• WANTED: Happy members who like to discuss audio and other topics related to our interest. Desire to learn and share knowledge of science required. There are many reviews of audio hardware and expert members to help answer your questions. Click here to have your audio equipment measured for free!

Loudness compression, loudness wars.. What exactly it is and why is it happening?

Blumlein 88

Grand Contributor
Forum Donor
Joined
Feb 23, 2016
Messages
20,522
Likes
37,050
@Blumlein 88 , thanks for your comment on the Deruty-Pachet (2015)!

Yes, you are right that there may be hidden biases in the selection of empirical data. This is a researcher's worst nightmare; that his data is faulty and full of biases.

Let me now try and comment your remarks as well as having other ASR readers in mind when I comment.

The authors have a discussion (chapter 4.3) of their findings (on year being more important than genre), and here they write that "This may bring the suspicion that dynamics are only dependent on the trends followed by the most represented genres, such as the subgenres of rock represented in Figure 3, but independent from the trends followed by most other genres, in which case our conclusion would not stand" (my underlining).

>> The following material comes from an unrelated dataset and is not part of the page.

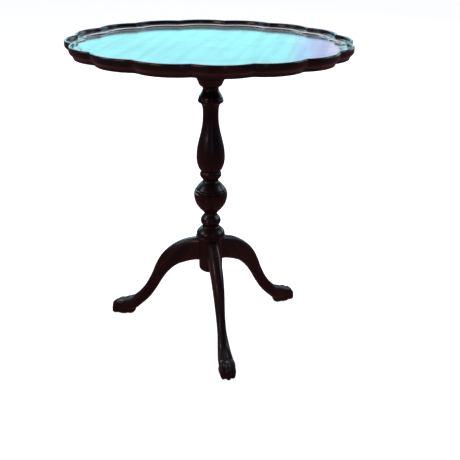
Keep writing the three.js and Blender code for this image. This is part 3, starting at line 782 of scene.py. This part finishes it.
def studio():
    dim_room()
    bpy.context.scene.view_settings.view_transform = "Standard"
    low_aim = (0, 0, 0.7)
    high_aim = (0, 0, 0.4)
    behind = (("window_behind", -3.9, 1.10, 1.1, 2.3, 2.0, (0.34, 0.96, 1.0)),
              ("pale_wall", 1.10, 1.25, 1.1, 2.3, 2.1, (0.40, 0.72, 1.0)),
              ("lilac_wall", 1.25, 1.40, 1.1, 2.3, 1.75, (0.52, 0.64, 1.0)),
              ("pink_wall", 1.40, 1.53, 1.1, 2.3, 1.75, (0.74, 0.76, 1.0)),
              ("mauve_wall", 1.53, 2.30, 1.1, 2.3, 1.45, (0.70, 0.76, 1.0)),
              ("lintel", -3.9, 2.30, 2.3, 3.3, 1.0, (0.72, 0.80, 1.0)),
              ("high_window", -3.9, 2.30, 3.3, 6.0, 4.0, (0.84, 0.95, 1.0)))
    for name, left, right, low, high, brightness, colour in behind:
        place = Vector(((left + right) / 2, 5.0, (low + high) / 2))
        soft_light(name, place, place - Vector((0, 1, 0)), (right - left, high - low),
                   brightness, colour)
    soft_light("ceiling", (0, 0.5, 3.0), low_aim, (2.0, 2.0), 1.6, (0.95, 0.92, 1.0))
    soft_light("window_right", (4.4, 3.6, 1.5), low_aim, (3.0, 1.6), 1.5, (0.72, 0.95, 1.0))
    soft_light("sky_left", (-2.8, -0.1, 2.1), high_aim, (1.2, 1.2), 3.0, (0.66, 0.78, 1.0))
    soft_light("sky_right", (2.8, 0.1, 2.0), high_aim, (1.2, 1.2), 2.4, (0.72, 0.80, 1.0))
    soft_light("room_left", (-2.6, -2.4, 1.6), high_aim, (1.4, 0.9), 2.4, (1.0, 0.60, 0.46))
    soft_light("door_in_front", (0.45, -3.6, 1.1), (0, 0, 0.5), (0.3, 1.8), 0.7,
               (0.60, 0.62, 1.0))


# The camera stands in front, a little to the left, and looks down at the table.
CAMERA_DISTANCE = 1.780
CAMERA_HEIGHT = 0.9864
CAMERA_SIDE = math.radians(-4.37)
CAMERA_PAN = math.radians(2.58)
CAMERA_DIP = math.radians(22.24)
CAMERA_ROLL = math.radians(0.97)
CAMERA_LENS = 62.1
CAMERA_SENSOR = 36
CAMERA_SHIFT = -0.030


def camera():
    data = bpy.data.cameras.new("camera")
    data.lens = CAMERA_LENS
    data.sensor_width = CAMERA_SENSOR
    data.shift_x = CAMERA_SHIFT
    data.clip_start = 0.05
    data.clip_end = 200
    eye = bpy.data.objects.new("camera", data)
    eye.location = (CAMERA_DISTANCE * math.sin(CAMERA_SIDE),
                    -CAMERA_DISTANCE * math.cos(CAMERA_SIDE), CAMERA_HEIGHT)
    turn = Matrix.Rotation(CAMERA_SIDE - CAMERA_PAN, 3, "Z")
    tilt = Matrix.Rotation(math.pi / 2 - CAMERA_DIP, 3, "X")
    roll = Matrix.Rotation(CAMERA_ROLL, 3, "Z")
    eye.rotation_euler = (turn @ tilt @ roll).to_euler()
    bpy.context.scene.collection.objects.link(eye)
    bpy.context.scene.camera = eye


# ---- Assembly -----------------------------------------------------------------------------

def build():
    camera()
    studio()
    surround(white_surround("white_surround"))

    top_wood = mahogany("top_mahogany", GRAIN_OF_TOP, 0.0, 2.6, 0.34, 1.0, 0.006,
                        (0.6, 0.02), 0.85)
    rim_wood = mahogany("rim_mahogany", GRAIN_OF_TOP, 0.0, 0.7, 0.2, 0.9, 0.03)
    under_wood = dry_wood("underside_wood", GRAIN_OF_TOP)
    column_wood = mahogany("column_mahogany", 0.0, math.pi / 2, 1.0, 0.2, 0.5)
    bearer_wood = dry_wood("bearer_wood", 0.0, 0.0, 0.9)
    block_wood = dry_wood("block_wood", 0.12, 0.0, 0.8)
    wedge_wood = dry_wood("wedge_wood", 0.0, math.pi / 2, 1.5)
    brass = old_metal("aged_brass", (0.62, 0.42, 0.16), (0.36, 0.24, 0.10),
                      (0.10, 0.065, 0.035), 0.24)
    iron = old_metal("screw_iron", (0.16, 0.15, 0.14), (0.06, 0.055, 0.05),
                     (0.10, 0.045, 0.025), 0.42)
    steel = old_metal("pin_steel", (0.42, 0.41, 0.40), (0.22, 0.21, 0.20),
                      (0.10, 0.07, 0.05), 0.32)

    scalloped_top(rim_wood, top_wood, under_wood)
    turned_column(column_wood)
    carved_legs()

    for side in ("front", "rear"):
        eased_copy(f"bearer_{side}", 1.5 * MM, bearer_wood, "top",
                   f"eased_bearer_{side}")
        pivot_pin(f"pivot_pin_{side}", steel)
    eased_copy("block", 1.2 * MM, block_wood, "base", "eased_block")
    eased_copy("tenon_wedge", 0.2 * MM, wedge_wood, "base", "eased_wedge")
    eased_copy("catch_case", 0.35 * MM, brass, "top", "eased_catch_case")
    eased_copy("catch_bolt", 0.3 * MM, brass, "bolt", "eased_catch_bolt")
    eased_copy("keeper_plate", 0.25 * MM, brass, "base", "eased_keeper")
    catch_knob(brass)
    for index in range(1, 9):
        wood_screw(f"slotted_bearer_screw_{index}", f"bearer_screw_{index}", 4.2 * MM,
                   2.1 * MM, "Z", iron, "top", 0.7 * index)
    for index in range(1, 5):
        wood_screw(f"slotted_catch_screw_{index}", f"catch_screw_{index}", 2.6 * MM,
                   1.3 * MM, "Z", brass, "top", 0.9 * index)
    for index in range(1, 3):
        wood_screw(f"slotted_keeper_screw_{index}", f"keeper_screw_{index}", 2.6 * MM,
                   1.3 * MM, "X", brass, "base", 0.5 * index)


build()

They try and show that their results are year related controlling for genres. And that analysis may implicitly give us an insight into what would have happened with their results if they controlled for total album releases per year. The bars with 5-95 percentiles in figure 1 may also be an indication of how a control for total album releases per year would have fared.

See also this ISMIR poster that accompanies their 2015 article: http://www.emmanuelderuty.com/pages/publications/2015_ISMIR_poster.pdf

FWIW, the entire dataset of Deruty-Pachet (2015) can be found here:

http://emmanuelderuty.com/pages/dynamics/Corpus7200/Values.xlsx

But you are right: It would have been great if we would have a complete dataset of all recordings ever made since the 1950s, 1960s.

One interesting finding in their paper, is their note on micro vs macro dynamic:

"A notable exception lies in macrodynamics as measured by the EBU3342 Loudness Range, which are more independent from both genre and year of release. In other words, dynamic range in the musical sense (pianissimo tofortissimo) is only marginally dependent on either mainstream genre or trend (...) As an exception, macrodynamics, which have not been significantly influenced by the loudness war, appear to increase since the loudness war’s peak, and are currently reaching very high values".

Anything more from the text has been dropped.